How do you manage the mental aspect of investing when it comes to the ups, downs, crashes, corrections and fluctuations?

Most investors check their portfolios far too often, and due to prospect theory, this overall has a hugely negative effect on perceived sentiment. A quick digression: prospect theory is the cognitive theory borne by behavioral research that losses are experienced with significantly greater pain than equivalent gains; thus, when faced with the opportunity to have a low probability large gain with the risk of small losses, investors overestimate the probability of the gain (risk seeking). Similarily, when faced with a high probability of a small gain with the risk of a large loss, investors underestimate the probability of the gain (risk averse).
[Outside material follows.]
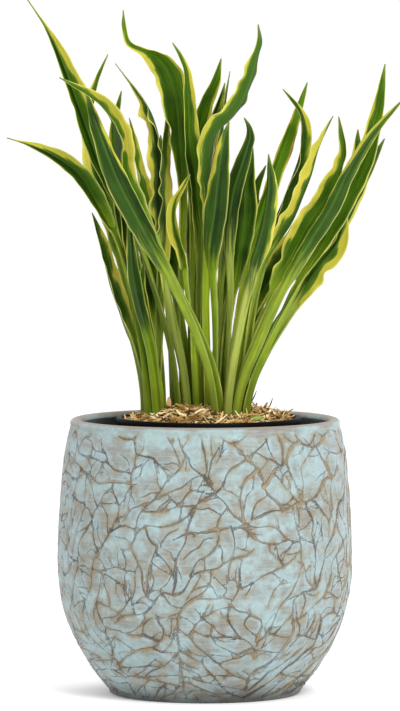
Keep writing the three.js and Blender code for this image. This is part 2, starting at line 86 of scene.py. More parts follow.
def newMaterial(name, sockets):
    # a node tree with only the shader that ends it, whose own sockets hold what is the same all over
    material = bpy.data.materials.new(name)
    material.use_nodes = True
    shader = material.node_tree.nodes["Principled BSDF"]
    for socket, value in sockets.items():
        shader.inputs[socket].default_value = value
    return material, material.node_tree


def plugShader(tree, colour, bump=None):
    shader = tree.nodes["Principled BSDF"]
    tree.links.new(colour.outputs[0], shader.inputs["Base Color"])
    if bump:
        tree.links.new(bump.outputs[0], shader.inputs["Normal"])


def smoothstep(value, low, high):
    share = np.clip((np.asarray(value, float) - low) / (high - low), 0, 1)
    return share * share * (3 - 2 * share)


def unit(vectors):
    return vectors / np.maximum(np.linalg.norm(vectors, axis=-1, keepdims=True), 1e-12)


def splineThrough(points, shares):
    # uniform Catmull-Rom through points, read at shares from 0 to 1
    points = np.asarray(points, float)
    last = len(points) - 1
    place = np.clip(np.asarray(shares, float) * last, 0, last - 1e-9)
    start = place.astype(int)
    t = (place - start)[:, None]
    a, b = points[start], points[start + 1]
    before = np.where((start > 0)[:, None], points[np.maximum(start - 1, 0)], 2 * a - b)
    after = np.where((start + 2 <= last)[:, None], points[np.minimum(start + 2, last)], 2 * b - a)
    return 0.5 * (
        2 * a + (b - before) * t + (2 * before - 5 * a + 4 * b - after) * t ** 2
        + (3 * a - before - 3 * b + after) * t ** 3
    )


def addObject(name, data):
    thing = bpy.data.objects.new(name, data)
    bpy.context.scene.collection.objects.link(thing)
    return thing


def newPiece(name, verts, faces, material, slot, replaced=()):
    mesh = bpy.data.meshes.new(name)
    mesh.from_pydata([tuple(v) for v in verts], [], faces)
    mesh.validate()
    piece = addObject(name, mesh)
    mesh.materials.append(material)
    mesh.polygons.foreach_set("use_smooth", [True] * len(mesh.polygons))
    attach(piece, "root")
    if replaced:
        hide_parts(*replaced)
    return piece


def setAttribute(piece, name, values, kind="FLOAT"):
    # one value, or one vector, for each vertex
    attribute = piece.data.attributes.new(name, kind, "POINT")
    field = "vector" if kind == "FLOAT_VECTOR" else "value"
    attribute.data.foreach_set(field, np.asarray(values, np.float32).ravel())


def ringFaces(rings, around, first=0):
    # four-sided faces between rings of vertices that follow one another from number first
    faces = []
    for low in range(first, first + (rings - 1) * around, around):
        for c in range(around):
            d = (c + 1) % around
            faces.append((low + c, low + d, low + around + d, low + around + c))
    return faces


def turnedGrid(profile, columns):
    # a closed surface of revolution: the profile's ends lie on the axis
    profile = np.asarray(profile, float)
    angles = np.linspace(0, 2 * pi, columns, endpoint=False)
    rings = profile[1:-1]
    verts = [(0, 0, profile[0][1])]
    for radius, z in rings:
        verts += [(radius * cos(a), radius * sin(a), z) for a in angles]
    verts.append((0, 0, profile[-1][1]))
    faces = ringFaces(len(rings), columns, 1)
    top = 1 + (len(rings) - 1) * columns
    for c in range(columns):
        d = (c + 1) % columns
        faces += [(0, 1 + d, 1 + c), (top + c, top + d, len(verts) - 1)]
    return verts, faces


view = {
    "eye": (-0.004, -4.9, 0.587),
    "aim": (-0.004, 0, 0.271),
    "uprightAngle": radians(6.63),
    "sensor": 36,
    "floorSize": 400,
    "floorColour": "#f8f8f8",
    "floorGlow": 0.15,  # keeps the far floor white under the softer sky
    "skyStrength": 0.93,
    "lampAim": (0, 0, 0.25),
    # name, place, size and power: a soft box at the upper right, and one behind that rims the leaves
    "lamps": (("keyLamp", (0.75, -1.8, 1.6), 0.8, 38), ("topLamp", (0.2, 0.8, 1.9), 1.0, 10)),
}


def pointAt(thing, place, aim):
    thing.location = place
    thing.rotation_euler = (Vector(aim) - Vector(place)).to_track_quat("-Z", "Y").to_euler()


def makeCamera():
    camera = addObject("camera", bpy.data.cameras.new("camera"))
    pointAt(camera, view["eye"], view["aim"])
    camera.data.sensor_width = view["sensor"]
    camera.data.lens = view["sensor"] / 2 / tan(view["uprightAngle"] / 2)
    camera.data.clip_start = 0.1
    camera.data.clip_end = 500
    bpy.context.scene.camera = camera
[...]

Both of these preferences are satisfied by buying positively skewed strategies (lottery-type payoffs) and “selling” negatively skewed strategies (which includes value investing).

In fact Wes Gray has done some interesting research supporting the theory that replication of private equity involves, in large part, return smoothing, due to the intrinsic illiquidity of PE. This, aside from smoothing large intra-year drawdowns (such as the August 2015 correction), substantially reduces the cognitive load associated with monitoring such a volatile investment, and therefore reduces behavioral errors. So what am I basically saying? Check your portfolio less often.

Any advice to a new value investor? What should they know and what habits should they develop before they start?

Read. Seek out views contrary to your own, and understand them. Be humble.

This applies to many things in life as well, not just investing.